The packaging for this release brings us a standard sized Blu-ray case that holds the four discs on hinges for the two formats. The front cover has a good image of the two leads together in school at Oreki’s desk that will bring back memories and nostalgia for some viewers with their past. The logo is something that just doesn’t work for me as it doesn’t fit/blend well with what’s here but it’s kept small enough so as to not be a problem. The back cover carries over the framing design in a good way as it holds the summary of the premise and we also get some character artwork along the right that’s cute. The rest is filled with the usual small shots from the show and a clean and easy to read accurate technical grid that we always appreciated. While there aren’t any inserts included with this release we do get a reversible cover where the left side has the episode breakdown by number and title while the right has several of the cast in their shrine outfits for the event that’s got some nice color to it.
The menu design for this release is a static piece that works the cover elements into the mix here with the layout of it along the left with the character artwork, replicating off of the front cover for the first disc in fact, while the navigation and logo are to the right. These are kept simple and it works well, though I think the logo is one of the worst pieces to come out in the last few years in Japan as it’s just kind of ugly. Everything is pretty simple but easy to use here with clean and functional navigation that works well both as a pop-up menu during playback and as the top level menu for getting around.
The only extras included here are the clean versions of the opening and closing sequences.
Hyouka during its original run in the summer of 2012 didn’t come back until the summer of 2013 for its back half and that must have been difficult for fans. I had finished off the first set a couple of months ago when it came out and just the three months between sets seemed endless for a show that I was already struggling with. The good news is that if you like what the first half offered you’ll like what you get here as it basically continues on with it. The bad news is that if you were struggling you’re not going to find much here that will draw you in more as it’s essentially more drawn-out mystery of a subpar nature with characters that simply didn’t click at any point in time.

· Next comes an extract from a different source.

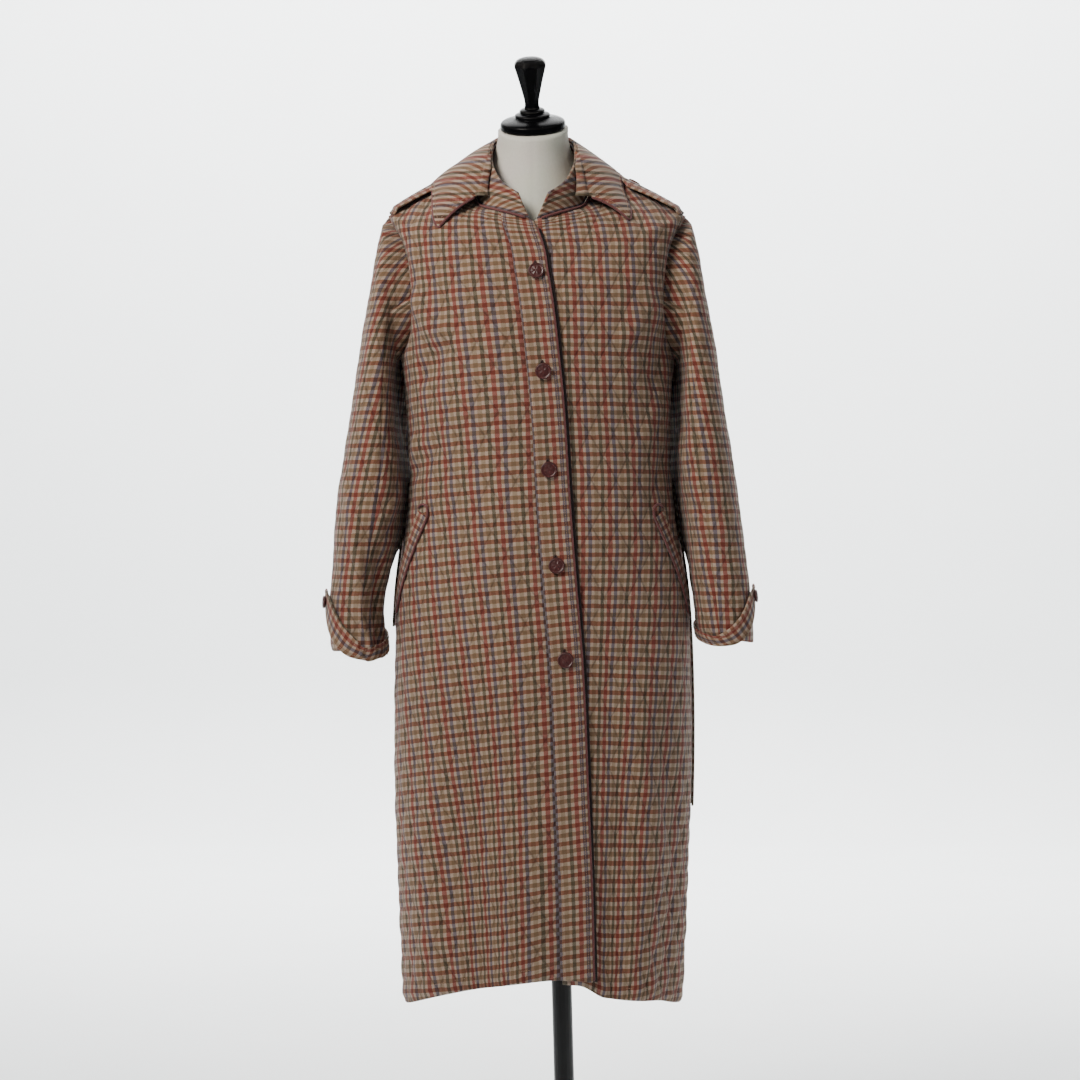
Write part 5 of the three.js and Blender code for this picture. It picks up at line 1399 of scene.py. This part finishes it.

So much so that even after watching it I’m hard pressed to say much about it. There are arcs to be sure with this set, such as the opening one that focuses on the festival that’s getting closer and all the preparations for it. This has some awkward moments early on with the anthology book getting over ordered by a significant number and the struggle to get a better venue but there’s little here that’s really new or engaging compared to any other number of festival episodes from other series. We do get things moving a bit more as there’s focus on a particular manga from the past that’s hardly known and seems to connect to other events but even this doesn’t land right, more a curiosity without a quick enough payoff to it to work. There are some interesting things we do get within the school aspect of the series, but they lack any real weight or motivation even meaning in the long run to feel like they were worth telling.
THe new year period has the group heading to the shrine to do their thing and participate and there are some nice moments there but it all kind of devolves a bit when Eru and Oreki end up locked inside a storage area and are unable to get out. She won’t him damage the walls to get out and they have to come up with a cunning plan to try and get someone to notice them dropping something outside of there, which will be taken back to the main area where someone else will realize it. This kind of frustrated me to a large degree because we get passersby walking along within a couple of feet of where they push out Eru’s handkerchief to pick it up – but instead of calling out to them or anyone else a bit further away they just wait quietly. There’s an in-show reason to be sure but it just doesn’t work.
The last two episodes move us through different areas but with the main intent of moving things along a bit more for our two leads, not that I’ve grown to really know or care about either of them. The Valentine’s Day episode is everything you can think of when it comes to homemade chocolates, missed opportunities, and misunderstandings, just on a smaller and calmer scale. The last episode is a touch more interesting as it focuses on the Hina Doll Festival and Oreki gets involved in helping out with that, which is good as the parade route has a problem and there’s that to deal with. It does put the two together more toward the end as their lives seemingly feel like they’re taking different paths but they also seem closer. Which makes sense within the context of this show but just left me frustrated.
Hyouka is well put together in a technical sense as the animation is engaging and well done with some great detail and a color palette that certainly is strong in setting a mood and atmosphere. I’m definitely a fan of how it looks and how much it leaned into the darker brown shadings here and other earthy tones. But with the back half of the series it basically reinforced that this show didn’t click for me. I had nothing to really connect with in terms of our two leads as both just felt bland and uninteresting, to the point where Oreki’s expression felt like how I must have looked while watching it. Marathoning it over the course of a day didn’t’ help either in giving me a better look at the narrate threads. I’m definitely glad the show made it’s way over for the fans who’ve wanted this for a long time and can now have it and that Funimation went the distance to give it a dub as the cast does have some fun with it. Hyouka simply isn’t for me but for those who are it’s a welcome release.
Japanese Dolby TrueHD 2.0 Language, English Dolby TrueHD 2.0 Language, English Subtitles, Clean Opening, Clean Closing
Content Grade: C
Audio Grade: B+
Video Grade: A
Packaging Grade: B
Menu Grade: B-
Extras Grade: B-
Released By: Funimation
Release Date: September 26th, 2017
Running Time: 300 Minutes
Video Encoding: 1080p AVC
Aspect Ratio: 1.78:1 Widescreen
Sony KDL70R550A 70″ LED 1080P HDTV, Sony PlayStation3 Blu-ray player via HDMI set to 1080p, Onkyo TX-SR605 Receiver and Panasonic SB-TP20S Multi-Channel Speaker System With 100-Watt Subwoofer.